Первые мысли о том, что и как делать, если придется В. В. эвакуировать на ледокол или куда-нибудь на Диксон. Тревожно.
По трансляции: «Сегодня НОВЫЙ художественный фильм! „Всего одна ночь“!» Это резвится помполит. Весь рейс он будет объявлять все фильмы «новыми».
Экипаж обсуждает болезнь капитана.
Старший матрос Володя, красавец, бывший подводник, с небольшой наглинкой:
– Пневмония! У меня тоже была. Слово страшное,
С левого борта обнаружили мишку. Мишка поймал какую-то несчастную нерпу и потому не побежал от судна. Продолжал рвать жратву, время от времени поднимая башку с черной точкой носа.
Уже два часа солнце закатывается, но никак закатиться не может. Оно просто катится над горизонтом в щели между ним и черно-фиолетовой тучей.
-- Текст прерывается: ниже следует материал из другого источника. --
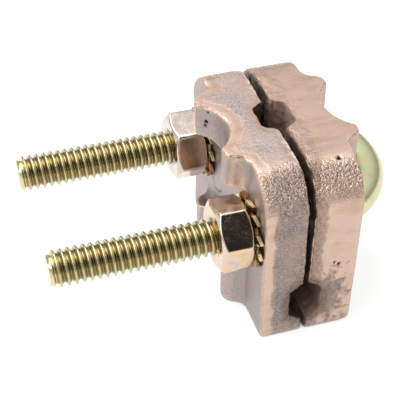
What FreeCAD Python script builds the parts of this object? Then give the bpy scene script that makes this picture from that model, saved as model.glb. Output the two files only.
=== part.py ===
import FreeCAD, Part

import math
import os

from FreeCAD import Vector

# Ground rod clamp: two cast jaws on a U-bolt, held by two nuts with toothed lock washers.
# Millimetres. X runs along the legs and points out of the bend, Y goes from leg to leg, Z is up.
# The origin is on the resting plane, below the axis of the bend.

# Clearances
washer_slip = 0.1
thread_slip = 0.05
seat_gap = 0.05
bolt_room = 0.375
bend_room = 0.3

# U-bolt
largest_rod = 19.05
rod_room = 0.4
leg_diameter = 6.35
thread_pitch = 1.27
leg_reach = 46.7
leg_spacing = largest_rod + rod_room + leg_diameter
leg_radius = leg_diameter / 2
leg_y = leg_spacing / 2

# Jaws
jaw_height = 32.8
jaw_width = 38.8
leg_height = 19.8
rod_jaw_thickness = 8.5
nut_jaw_thickness = 7.6
jaw_gap = 0.8
drawn_in = 4.75
top_corner_radius = 7.0
foot_corner_radius = 0.8
parting_chamfer = 0.5
rim_chamfer = 0.3
hole_radius = leg_radius + bolt_room

# Rod saddle between two ribs on the outer face
saddle_radius = 8.0
rib_height = 3.2
crest_width = 0.9
rib_foot_inset = 0.8
crest_round = 0.6

# The ribs stop short of the nuts and the bend
relief_below_leg = 9.5
relief_above_leg = 6.5
relief_round = 1.5

# Cable grooves in the mating faces, one upright and one across
groove_mouth = 8.4
groove_floor = 5.0
groove_depth = 2.4
cross_groove_height = 6.8

# Nuts
nut_across_flats = 11.11
nut_height = 5.56
nut_chamfer_angle = 30.0
front_nut_turn = 47.0
back_nut_turn = 10.5

# Toothed lock washers
washer_diameter = 12.9
washer_root_diameter = 10.0
washer_stock = 0.6
washer_height = 1.1
tooth_count = 12
tooth_width = 1.9
front_washer_turn = 8.0
back_washer_turn = 21.0

# Places along X
rod_jaw_outer_x = drawn_in
rod_jaw_mating_x = rod_jaw_outer_x - rod_jaw_thickness
nut_jaw_mating_x = rod_jaw_mating_x - jaw_gap
nut_jaw_outer_x = nut_jaw_mating_x - nut_jaw_thickness
washer_x = nut_jaw_outer_x - seat_gap - washer_height / 2
nut_x = washer_x - washer_height / 2 - seat_gap - nut_height

along = Vector(1, 0, 0)
across = Vector(0, 1, 0)
up = Vector(0, 0, 1)


def line(start, end):
    return Part.makeLine(start, end)


def arc(start, middle, end):
    return Part.Arc(start, middle, end).toShape()


def prism(edges, direction):
    """Close the edges to a face and push it along a vector."""
    return Part.Face(Part.Wire(edges)).extrude(direction)


def polygon_prism(points, direction):
    return Part.Face(Part.makePolygon(points + points[:1])).extrude(direction)


def make_u_bolt():
    """Two straight legs and a half ring, with the leg ends chamfered to the thread's depth."""
    thread_depth = 0.61 * thread_pitch
    bolt = Part.makeTorus(leg_y, leg_radius, Vector(0, 0, leg_height), up, -180, 180, 180)
    bolt.rotate(Vector(0, 0, leg_height), up, -90)
    for side in (-1, 1):
        start = Vector(-leg_reach, side * leg_y, leg_height)
        leg = Part.makeCylinder(leg_radius, leg_reach, start, along)
        tip = [edge for edge in leg.Edges if edge.BoundBox.XMax < -leg_reach + 0.01]
        bolt = bolt.fuse(leg.makeChamfer(thread_depth, tip))
    return bolt.removeSplitter()


def jaw_blank(thickness):
    """Plate with rounded top corners, mating face on x = 0 with its edges chamfered."""
    half = jaw_width / 2
    top = jaw_height
    r = top_corner_radius
    f = foot_corner_radius
    c = 1 - math.sqrt(0.5)

    def at(y, z):
        return Vector(0, y, z)

    outline = [
        line(at(f - half, 0), at(half - f, 0)),
        arc(at(half - f, 0), at(half - c * f, c * f), at(half, f)),
        line(at(half, f), at(half, top - r)),
        arc(at(half, top - r), at(half - c * r, top - c * r), at(half - r, top)),
        line(at(half - r, top), at(r - half, top)),
        arc(at(r - half, top), at(c * r - half, top - c * r), at(-half, top - r)),
        line(at(-half, top - r), at(-half, f)),
        arc(at(-half, f), at(c * f - half, c * f), at(f - half, 0)),
    ]
    plate = prism(outline, along * thickness)
    mating_edges = [edge for edge in plate.Edges if edge.BoundBox.XMax < 0.01]
    return plate.makeChamfer(parting_chamfer, mating_edges)


def rib_band(thickness):
    """Both ribs and the rod saddle between them, over the whole height of the jaw."""
    root = thickness - rib_height
    crest = thickness + rib_height
    saddle_half = math.sqrt(saddle_radius ** 2 - (saddle_radius - rib_height) ** 2)
    crest_end = saddle_half + crest_width
    # The ribs' feet end just short of the round top corners.
    foot = jaw_width / 2 - top_corner_radius - rib_foot_inset
    flank_run = foot - crest_end
    bend = (flank_run ** 2 + rib_height ** 2) / (4 * rib_height)
    turn = 2 * math.atan(rib_height / flank_run)
    bow_y = bend * math.sin(turn / 2)
    bow_x = bend * (1 - math.cos(turn / 2))
    middle_y = crest_end + flank_run / 2
    middle_x = thickness + rib_height / 2

    def flank(side):
        foot_point = Vector(thickness, side * foot, 0)
        low_bow = Vector(thickness + bow_x, side * (foot - bow_y), 0)
        middle = Vector(middle_x, side * middle_y, 0)
        high_bow = Vector(crest - bow_x, side * (crest_end + bow_y), 0)
        crest_point = Vector(crest, side * crest_end, 0)
        return [arc(foot_point, low_bow, middle), arc(middle, high_bow, crest_point)]

    outline = [
        line(Vector(root, -foot, 0), Vector(thickness, -foot, 0)),
        *flank(-1),
        line(Vector(crest, -crest_end, 0), Vector(crest, -saddle_half, 0)),
        arc(Vector(crest, -saddle_half, 0), Vector(thickness, 0, 0), Vector(crest, saddle_half, 0)),
        line(Vector(crest, saddle_half, 0), Vector(crest, crest_end, 0)),
        *reversed(flank(1)),
        line(Vector(thickness, foot, 0), Vector(root, foot, 0)),
        line(Vector(root, foot, 0), Vector(root, -foot, 0)),
    ]
    band = prism(Part.__sortEdges__(outline), up * jaw_height)
    corners = [
        edge for edge in band.Edges
        if edge.BoundBox.ZLength > jaw_height / 2
        and abs(edge.BoundBox.XMax - crest) < 0.01
        and abs(abs(edge.CenterOfMass.y) - saddle_half) < 0.01
    ]
    return band.makeFillet(crest_round, corners)


def rib_relief(thickness):
    """The space beyond the seat plane that the nuts, the washers and the bend need."""
    low = leg_height - relief_below_leg
    high = leg_height + relief_above_leg
    r = relief_round
    c = 1 - math.sqrt(0.5)
    outer = thickness + 2 * rib_height

    def at(x, z):
        return Vector(x, -jaw_width, z)

    outline = [
        line(at(outer, low), at(thickness + r, low)),
        arc(at(thickness + r, low), at(thickness + c * r, low + c * r), at(thickness, low + r)),
        line(at(thickness, low + r), at(thickness, high - r)),
        arc(at(thickness, high - r), at(thickness + c * r, high - c * r), at(thickness + r, high)),
        line(at(thickness + r, high), at(outer, high)),
        line(at(outer, high), at(outer, low)),
    ]
    return prism(outline, across * 2 * jaw_width)


def groove(middle, width_way, run):
    """Trapezium groove in the mating face: middle of its mouth, way across it, way along it."""
    mouth = width_way * (groove_mouth / 2)
    floor = width_way * (groove_floor / 2)
    deep = along * groove_depth
    # The flanks go on past the mating face at their own slope, so the cut is clean there.
    rise = along * groove_depth
    spread = width_way * ((groove_mouth - groove_floor) / 2)
    section = [
        middle - mouth - spread - rise,
        middle - floor + deep,
        middle + floor + deep,
        middle + mouth + spread - rise,
    ]
    return polygon_prism([point - run * 0.5 for point in section], run)


def break_rims(jaw, thickness):
    """Break the sharp edge of the outer face along the top and the foot."""
    rims = []
    for edge in jaw.Edges:
        box = edge.BoundBox
        flat = box.ZLength < 0.01 and (box.ZMin < 0.01 or box.ZMax > jaw_height - 0.01)
        if flat and box.XMin > thickness - 0.01:
            rims.append(edge)
    return jaw.makeChamfer(rim_chamfer, rims)


def make_jaw(thickness):
    """One jaw with its mating face on x = 0 and its outer face on the plus side."""
    upright = groove(Vector(0, 0, jaw_height / 2), across, up * 2 * jaw_height)
    crosswise = groove(Vector(0, 0, cross_groove_height), up, across * 2 * jaw_width)
    jaw = jaw_blank(thickness).fuse(rib_band(thickness)).removeSplitter()
    jaw = break_rims(jaw, thickness)
    jaw = jaw.cut(rib_relief(thickness))
    jaw = jaw.cut(upright)
    jaw = jaw.cut(crosswise)
    for side in (-1, 1):
        start = Vector(-thickness, side * leg_y, leg_height)
        jaw = jaw.cut(Part.makeCylinder(hole_radius, 3 * thickness, start, along))
    return jaw


def make_rod_side_jaw():
    """The jaw next to the bend: its holes splay inwards to let the bend's curve in."""
    jaw = make_jaw(rod_jaw_thickness)
    splay_radius = leg_radius + bend_room
    bend_inside = math.sqrt((leg_y - leg_radius) ** 2 - drawn_in ** 2)
    shift = leg_y - splay_radius - (bend_inside - bend_room)
    splay = math.degrees(math.atan(shift / rod_jaw_thickness))
    for side in (-1, 1):
        pivot = Vector(0, side * leg_y, leg_height)
        room = Part.makeCylinder(splay_radius, 2 * rod_jaw_thickness, pivot, along)
        room.rotate(pivot, up, -side * splay)
        jaw = jaw.cut(room)
    jaw.translate(along * rod_jaw_mating_x)
    return jaw


def make_nut_side_jaw():
    jaw = make_jaw(nut_jaw_thickness).mirror(Vector(0, 0, 0), along)
    jaw.translate(along * nut_jaw_mating_x)
    return jaw


def make_nut(side, turn):
    """Hexagon nut chamfered at both ends, bore countersunk at both ends."""
    corner = nut_across_flats / 2 / math.cos(math.radians(30))
    slope = math.tan(math.radians(nut_chamfer_angle))
    crown = 0.95 * nut_across_flats / 2
    drop = (corner - crown) * slope
    bore = leg_radius + thread_slip
    sink = 0.6 * thread_pitch
    axis_point = Vector(nut_x, side * leg_y, leg_height)
    points = []
    for step in range(6):
        angle = math.radians(turn + 60 * step)
        points.append(axis_point + Vector(0, corner * math.cos(angle), corner * math.sin(angle)))
    hexagon = polygon_prism(points, along * nut_height)
    half_section = [
        Vector(0, bore + sink, 0),
        Vector(0, crown, 0),
        Vector(drop, corner, 0),
        Vector(nut_height - drop, corner, 0),
        Vector(nut_height, crown, 0),
        Vector(nut_height, bore + sink, 0),
        Vector(nut_height - sink, bore, 0),
        Vector(sink, bore, 0),
    ]
    ring = Part.Face(Part.makePolygon(half_section + half_section[:1]))
    ring = ring.revolve(Vector(0, 0, 0), along, 360)
    ring.translate(axis_point)
    return hexagon.common(ring)


def make_lock_washer(side, turn):
    """External tooth washer: a flat ring with teeth, each twisted about its own radius."""
    bore = leg_radius + washer_slip
    root = washer_root_diameter / 2
    tip = washer_diameter / 2
    overlap = 0.4
    # The twist lifts a tooth's corners to the height of the washer.
    diagonal = math.hypot(tooth_width, washer_stock)
    twist = math.degrees(math.asin(washer_height / diagonal) - math.atan(washer_stock / tooth_width))
    ring = Part.makeCylinder(root, washer_stock, Vector(-washer_stock / 2, 0, 0), along)
    ring = ring.cut(Part.makeCylinder(bore, washer_stock, Vector(-washer_stock / 2, 0, 0), along))
    corner = Vector(-washer_stock / 2, root - overlap, -tooth_width / 2)
    tooth = Part.makeBox(washer_stock, tip - root + overlap, tooth_width, corner)
    tooth.rotate(Vector(0, 0, 0), across, twist)
    rim = Part.makeCylinder(tip, 2 * washer_height, Vector(-washer_height, 0, 0), along)
    teeth = []
    for step in range(tooth_count):
        copy = tooth.copy()
        copy.rotate(Vector(0, 0, 0), along, turn + 360 / tooth_count * step)
        teeth.append(copy.common(rim))
    washer = ring.fuse(teeth).removeSplitter()
    washer.translate(Vector(washer_x, side * leg_y, leg_height))
    return washer


def single_solid(shape):
    if len(shape.Solids) != 1 or not shape.isValid():
        raise ValueError("expected one valid solid")
    return shape.Solids[0]


nodes = {
    "u_bolt": make_u_bolt(),
    "rod_side_jaw": make_rod_side_jaw(),
    "nut_side_jaw": make_nut_side_jaw(),
    "front_lock_washer": make_lock_washer(-1, front_washer_turn),
    "back_lock_washer": make_lock_washer(1, back_washer_turn),
    "front_hex_nut": make_nut(-1, front_nut_turn),
    "back_hex_nut": make_nut(1, back_nut_turn),
}

os.makedirs("parts", exist_ok=True)
for name, shape in nodes.items():
    single_solid(shape).exportStep(os.path.join("parts", name + ".step"))
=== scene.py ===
import math
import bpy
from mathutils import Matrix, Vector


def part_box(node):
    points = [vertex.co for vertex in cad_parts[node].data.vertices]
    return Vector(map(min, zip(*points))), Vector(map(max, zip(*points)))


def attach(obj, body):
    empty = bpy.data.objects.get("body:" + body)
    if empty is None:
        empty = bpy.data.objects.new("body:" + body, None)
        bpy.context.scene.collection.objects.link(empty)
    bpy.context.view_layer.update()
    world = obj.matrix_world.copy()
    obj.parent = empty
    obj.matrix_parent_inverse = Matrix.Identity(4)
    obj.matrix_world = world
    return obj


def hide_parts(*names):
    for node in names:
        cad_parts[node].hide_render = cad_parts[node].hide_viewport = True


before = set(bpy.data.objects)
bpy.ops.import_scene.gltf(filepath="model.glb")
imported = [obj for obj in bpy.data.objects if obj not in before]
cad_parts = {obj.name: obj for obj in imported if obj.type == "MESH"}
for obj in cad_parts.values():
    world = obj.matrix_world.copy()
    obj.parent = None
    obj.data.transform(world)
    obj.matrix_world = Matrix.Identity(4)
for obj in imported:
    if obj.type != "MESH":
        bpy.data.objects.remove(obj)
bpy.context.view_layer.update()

from types import SimpleNamespace

import bpy
import numpy as np
from bpy.props import FloatProperty, FloatVectorProperty, IntProperty, PointerProperty
from mathutils import Matrix, Vector, noise
from mathutils.kdtree import KDTree

bl_info = {
    "name": "Ground Rod Clamp",
    "version": (1, 0, 0),
    "blender": (4, 5, 0),
    "location": "3D View > Sidebar > Clamp",
    "description": "Dresses a ground rod clamp: cast jaws, threaded U-bolt, nuts, lock washers",
    "category": "Object",
}

# The frame is that of the solids, in metres: X along the legs and out of the bend, Y from leg to
# leg, Z up. What is in millimetres says so.
MM = 0.001

# Places and sizes on the jaws in millimetres. Both cable grooves have the same section.
groove_depth = 2.4
groove_half_width = 4.2
cross_groove_height = 6.8
parting_chamfer = 0.5
rod_plate_x = 4.75
nut_plate_x = -12.15
front_end_y = -18.0

# Gas holes, each a place and a radius in millimetres.
rod_side_pits = (
    ((1.75, -14.2, 32.5), 0.34),
    ((0.68, -19.4, 14.5), 0.2),
    ((1.46, -19.4, 13.9), 0.26),
)
nut_side_pits = (
    ((-13.8, 4.8, 31.9), 0.2),
    ((-14.0, 5.1, 29.8), 0.3),
    ((-14.1, 5.25, 28.9), 0.24),
)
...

Смотреть на светило невозможно – сноп концентрированных исступленно-оранжевых лучей. Но на наших мачтах – идем на чистый ост, а солнце садится, на северо-западе полыхают кроваво-алые отблески. И западные края льдин высвечены нежно-алым и розовым. А далекий «Енисейск» – до него одиннадцать миль – сверкает, отражая низкие солнечные лучи, пульсирующим лазером.
О мишке объявили по судну. Ребятки бросили кино и побежали на палубу – раздетые, конечно, так их в перетак.
Все время льдины кажутся живыми существами, которые думают-думают-думают какие-то тягостные думы и способны, не моргая, глядеть на закатное светило. А можно и так решить, что они опустили белые веки и просто бездумно ловят последний солнечный привет.
22.20. Светило все-таки утопило себя под горизонтом, но нестерпимо яркая оранжевая полоса продолжает гореть.
Стекла в каюте помутнели от соли – мыть надо, но боюсь сквозняка.
Буфетчица в столовой за обедом настойчиво спросила, когда можно сделать приборку в каюте и сменить белье. Терпеть не могу уборок в своей каюте и привык менять белье сам. Но больше оттягивать невозможно. Назначил на завтра после завтрака.
Обед был воскресный: бульон с пирожками. По традиции на воскресный ужин подается еще бульон с куриными потрохами.
В дрейфе между островом Свердрупа и островом Сидорова из архипелага Арктического института.